Prompt ▸
Every line that contains the word "Vector" should be copied.

Dataset extract ▸
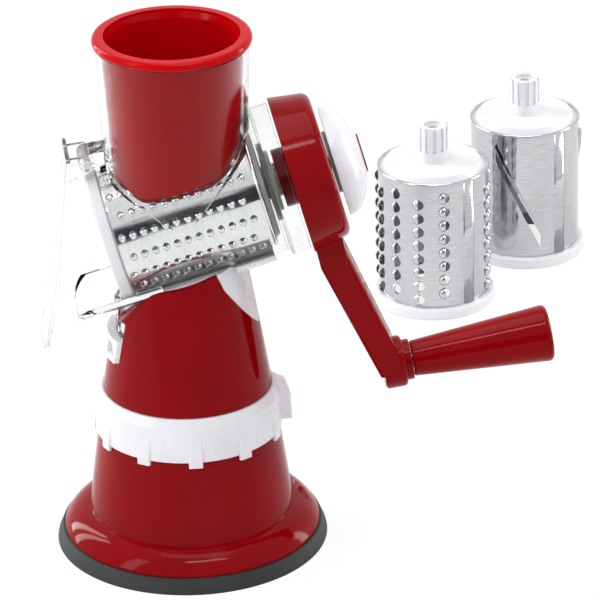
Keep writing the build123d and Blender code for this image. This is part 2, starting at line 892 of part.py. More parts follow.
def drum_cap():
    lid_end = drum_length + cap_lid_height
    end = lid_end + stub_length
    cap = disc(drum_radius - sheet_thickness, drum_length - cap_plug_depth, drum_length)
    cap += turned([
        (0, drum_length), (cap_lid_radius, drum_length), (cap_lid_top_radius, lid_end), (0, lid_end),
    ])
    cap += disc(stub_radius, lid_end, end)
    cap -= stub_grooves(0)
    cap -= disc(bolt_radius + running_gap, drum_length - cap_plug_depth - 1, end + 1)
    cap -= disc(stub_mouth_radius, end - stub_mouth_depth, end + 1)
    return cap


def in_machine(drum_piece):
    return drum_place * Pos(0, 0, drum_mouth_end) * drum_piece


# ---- crank

def hub():
    outer = turned([
        (0, hub_start), (hub_radius, hub_start), (hub_face_radius, hub_face), (0, hub_face),
    ])
    outer = fillet(outer.edges().filter_by(GeomType.CIRCLE).sort_by(Axis.Z)[-1:], hub_round)
    return outer


def hub_hollow():
    return turned([
        (0, hub_start - 1), (hub_radius - hub_wall, hub_start - 1),
        (hub_face_radius - hub_wall, hub_face - hub_wall), (0, hub_face - hub_wall),
    ])


grip_frame = Pos(-grip_centre_drop, 0, grip_centre_t) * Rot(0, -grip_cant, 0)


def arm():
    """The slanted arm between the hub and the grip's boss."""
    outline = [arm_back_start, arm_back_knee, (grip_centre_drop, arm_back_end),
               (grip_centre_drop, arm_front_end), arm_front_knee, arm_front_start]
    slab = side_prism([(-drop, place) for drop, place in outline], 3 * arm_half_width)
    root = -arm_back_start[0] / 2
    front = make_face(Polyline(
        (root, arm_half_width), (-grip_centre_drop, arm_end_half_width),
        (-grip_centre_drop, -arm_end_half_width), (root, -arm_half_width), close=True))
    slab = slab & extrude(front, 120)
    long_edges = slab.edges().filter_by(lambda edge: edge.length > 60)
    return fillet(long_edges, arm_round)


def arm_boss():
    boss = disc(arm_end_half_width, -boss_depth, 0)
    boss = fillet(boss.edges().filter_by(GeomType.CIRCLE), boss_round)
    boss += disc(arm_collar_radius, -arm_collar_root, arm_collar_height)
    return grip_frame * boss


def crank_arm():
    body = hub() + arm() + arm_boss()
    cup = hub_hollow() - disc(hub_boss_radius, hub_start + hub_boss_step, hub_face)
    body -= cup
    body -= disc(socket_radius, hub_start - cut_margin, socket_end)
    body -= disc(bolt_radius + bolt_hole_gap, socket_end - cut_margin, hub_face + cut_margin)
    hole_bottom = arm_collar_height - axle_screw_length - axle_screw_spare
    hole_top = arm_collar_height + cut_margin
    body -= grip_frame * disc(axle_screw_radius + screw_gap, hole_bottom, hole_top)
    return drum_place * body


def drive_socket():
    socket = disc(socket_radius, socket_start, socket_end)
    cavity = disc(stub_radius + screw_gap, socket_start - cut_margin, stub_end + screw_gap)
    keys = []
    for groove in stub_grooves(screw_gap):
        keys.append(Pos(0, 0, drum_mouth_end) * groove)
    key_zone = disc(stub_radius + 1, socket_start, stub_end)
    for key in keys:
        cavity -= key & key_zone
    socket -= cavity
    socket -= disc(bolt_radius + bolt_hole_gap, stub_end - cut_margin, socket_end + cut_margin)
    return drum_place * socket


def grip_axle():
    """A shouldered screw: thread in the arm, plain shank in the grip, head in its pocket."""
    shank_start = arm_collar_height
    head_z = arm_collar_height + grip_gap + grip_length - grip_pocket_depth + axle_head_play
    axle = disc(axle_screw_radius, shank_start - axle_screw_length, shank_start)
    axle += disc(grip_bore_radius - running_gap, shank_start, head_z)
    axle += disc(axle_head_radius, head_z, head_z + axle_head_height)
    slot_z = head_z + axle_head_height - axle_slot_depth
    slot = block((-10, -axle_slot_width / 2, slot_z), (10, axle_slot_width / 2, slot_z + 10))
    return drum_place * grip_frame * (axle - slot)


def grip():
    start = arm_collar_height + grip_gap
    end = start + grip_length
    body = turned([(0, start), (grip_start_radius, start), (grip_end_radius, end), (0, end)])
    body = fillet(body.edges().filter_by(GeomType.CIRCLE).sort_by(Axis.Z)[-1:], grip_round)
    body = fillet(body.edges().filter_by(GeomType.CIRCLE).sort_by(Axis.Z)[:1], grip_start_round)
    body -= disc(grip_bore_radius, start - 1, end)
    body -= disc(grip_pocket_radius, end - grip_pocket_depth, end + 1)
    return drum_place * grip_frame * body


def grip_plug():
    end = arm_collar_height + grip_gap + grip_length
    plug = disc(grip_pocket_radius, end - plug_thickness, end)
    plug = fillet(plug.edges().filter_by(GeomType.CIRCLE).sort_by(Axis.Z)[-1:], plug_round)
    return drum_place * grip_frame * plug


# ---- knob

def knob():
    edge = (knob_radius, knob_start + knob_edge)
    between = [(share * knob_radius, knob_end - depth) for share, depth in knob_dome]
    dome = Spline(edge, *between, (knob_disc_radius, knob_end), tangents=((-0.15, 1), (-1, 0.12)))
    face = make_face(Plane.XZ * (dome + Polyline(
        (knob_disc_radius, knob_end), (0, knob_end), (0, knob_start), (knob_radius, knob_start), edge)))
    body = revolve(face, Axis.Z)
    body += disc(knob_neck_radius, hub_face + knob_neck_gap, knob_start + 1)
    pocket = disc(knob_pocket_outer, knob_start - 1, knob_start + knob_pocket_depth)
    pocket -= disc(knob_pocket_inner, knob_start - 2, knob_start + knob_pocket_depth + 1)
    body -= pocket
    body -= disc(knob_disc_radius - knob_disc_step, knob_end - knob_disc_thickness, knob_end + 1)
    head_z = knob_end - knob_disc_thickness - bolt_head_height
    hexagon = Pos(0, 0, head_z) * extrude(RegularPolygon(bolt_head_radius, 6), bolt_head_height + 1)
    body -= hexagon
    body -= disc(bolt_radius, hub_face - 1, knob_end)
    return drum_place * body


def knob_bolt():
    head_z = knob_end - knob_disc_thickness - bolt_head_height
    bolt = Pos(0, 0, head_z) * extrude(RegularPolygon(bolt_head_radius, 6), bolt_head_height)
    bolt += disc(bolt_radius, stub_end - bolt_reach, head_z)
    return drum_place * bolt


def knob_disc():
    plate = disc(knob_disc_radius - knob_disc_step, knob_end - knob_disc_thickness, knob_end)
    plate += disc(knob_disc_radius, knob_end, knob_end + knob_disc_proud)
    return drum_place * plate


# ---- pusher

def pusher():
    rim_bottom = feed_top + rim_seat_gap
    rim_top = rim_bottom + rim_height
    top_radius = feed_top_radius - clear_wall - pusher_gap
    low_radius = top_radius - pusher_draft * (rim_bottom - pusher_low)
    body = turned([
        (0, pusher_low), (low_radius, pusher_low), (top_radius, rim_bottom), (0, rim_bottom),
    ])
    rim = disc(rim_radius, rim_bottom, rim_top)
    rim = fillet(rim.edges().filter_by(GeomType.CIRCLE), rim_height * 0.45)
    body += rim
    body = Pos(feed_centre, 0, 0) * body
    body &= drum_place * block((pusher_saddle_depth, -60, -100), (200, 60, 120))
    saddle = drum_radius + tooth_height + pusher_drum_gap
    body -= drum_place * disc(saddle, -100, 100)
    cup = Pos(feed_centre, 0, 0) * turned([
        (0, pusher_low), (low_radius - pusher_wall, pusher_low), (top_radius - pusher_wall, rim_bottom),
        (rim_opening, rim_top - rim_inner_drop), (rim_opening, rim_top + 1), (0, rim_top + 1),
    ])
    cup &= drum_place * block((pusher_saddle_depth + pusher_floor, -60, -100), (200, 60, 120))
    cup -= drum_place * disc(saddle + pusher_floor, -100, 100)
    return body - cup


def standing(drum_piece, place):
    return Pos(place[0], place[1], 0) * drum_piece


parts = {
    "suction_cup": suction_cup(),
    "base_shell": base_shell(),
    "base_screws": base_screws(),
    "lock_ring": lock_ring(),
    "suction_stem": suction_stem(),
    "stem_pin": stem_pin(),
    "tower_shell": tower_shell(),
    "barrel_cradle": barrel_cradle(),
    "cradle_screws": cradle_screws(),
    "release_button": release_button(),
    "barrel_housing": barrel_housing(),
    "drum_bush": drum_bush(),
    "guard_pin": guard_pin(),
    "splash_guard": splash_guard(),
    "drum_shell": in_machine(fine_sheet()),
    "drum_ring": in_machine(drum_ring()),
    "drum_cap": in_machine(drum_cap()),
    "crank_arm": crank_arm(),
    "drive_socket": drive_socket(),
    "grip_axle": grip_axle(),
    "grip": grip(),
    "grip_plug": grip_plug(),
    "knob": knob(),
    "knob_bolt": knob_bolt(),
    "knob_disc": knob_disc(),
    "pusher": pusher(),
    "coarse_shell": standing(coarse_sheet(), coarse_place),
    "coarse_ring": standing(drum_ring(), coarse_place),
    "coarse_cap": standing(drum_cap(), coarse_place),
    "slicer_shell": standing(slicer_sheet(), slicer_place),
    "slicer_ring": standing(drum_ring(), slicer_place),
    "slicer_cap": standing(drum_cap(), slicer_place),
}

os.makedirs("parts", exist_ok=True)
for name, piece in parts.items():
    export_step(piece, f"parts/{name}.step")
    print(name, "volume", round(piece.volume, 1))
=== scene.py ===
# %% [markdown]
# # A hand cranked drum shredder, dressed for its picture
#
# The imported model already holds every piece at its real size: foot, locking ring, tower,
# clear housing, drum, crank, knob, pusher and two spare drums. This script gives each piece
# the finish of the real one, adds the fine pressed work that is too small to be worth solid
# modelling, and lights it all like a plain catalogue picture. Metres throughout, +Z up.

# %% Loading the frame
import json
import math

import bmesh
import bpy
from mathutils import Matrix, Vector


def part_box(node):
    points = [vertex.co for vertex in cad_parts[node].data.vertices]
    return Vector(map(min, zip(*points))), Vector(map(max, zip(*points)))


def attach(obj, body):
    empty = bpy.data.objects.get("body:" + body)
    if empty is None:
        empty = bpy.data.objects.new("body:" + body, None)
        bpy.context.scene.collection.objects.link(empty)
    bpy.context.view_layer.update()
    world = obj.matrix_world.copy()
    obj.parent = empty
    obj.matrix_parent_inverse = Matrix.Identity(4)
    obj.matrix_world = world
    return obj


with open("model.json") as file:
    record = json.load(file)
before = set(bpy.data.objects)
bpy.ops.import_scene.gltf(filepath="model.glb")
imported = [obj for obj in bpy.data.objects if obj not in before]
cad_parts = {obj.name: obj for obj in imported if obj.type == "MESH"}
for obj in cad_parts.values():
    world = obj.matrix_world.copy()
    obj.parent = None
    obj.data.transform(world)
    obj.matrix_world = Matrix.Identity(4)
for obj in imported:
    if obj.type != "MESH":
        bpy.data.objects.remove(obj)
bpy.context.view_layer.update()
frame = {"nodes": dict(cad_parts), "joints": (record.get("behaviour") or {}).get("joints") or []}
mm = 0.001

# %% [markdown]
# ## Where the drums are
#
# The fitted drum is tilted, and the crank's joint carries its axis, so the place is read from
# the joint. The spare drums stand upright on their open ends, so the middle of a spare
# drum's ring and the table are enough. A drum is drawn once, upright, with its open end at
# zero, and a matrix takes it to each place: that way one design serves three drums.

# %% Drum places and sizes
crank_joint = next(joint for joint in frame["joints"] if joint["name"] == "crank_spin")
axis_point = Vector(crank_joint["pos_m"])
axis = Vector(crank_joint["axis"]).normalized()
axis_up = Vector((-axis.z, 0, axis.x))
axis_front = axis.cross(axis_up)
drum_turn = Matrix((axis_up, axis_front, axis)).transposed().to_4x4()


def along_axis(node):
    """Lowest and highest place of a node's points along the crank's axis."""
    mesh = frame["nodes"][node].data
    places = [(vertex.co - axis_point).dot(axis) for vertex in mesh.vertices]
    return min(places), max(places)


ring_start, ring_end = along_axis("drum_ring")
sheet_start, sheet_end = along_axis("drum_shell")
drum_length = sheet_end - ring_start
drum_matrix = Matrix.Translation(axis_point + axis * ring_start) @ drum_turn
ring_width = ring_end - ring_start
coarse_low, coarse_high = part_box("coarse_ring")
slicer_low, slicer_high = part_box("slicer_ring")
ring_radius = (coarse_high.x - coarse_low.x) / 2
cap_low, cap_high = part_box("coarse_cap")
shell_low, shell_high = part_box("coarse_shell")
drum_radius = (shell_high.x - shell_low.x) / 2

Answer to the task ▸
from mathutils import Matrix, Vector
    return Vector(map(min, zip(*points))), Vector(map(max, zip(*points)))
axis_point = Vector(crank_joint["pos_m"])
axis = Vector(crank_joint["axis"]).normalized()
axis_up = Vector((-axis.z, 0, axis.x))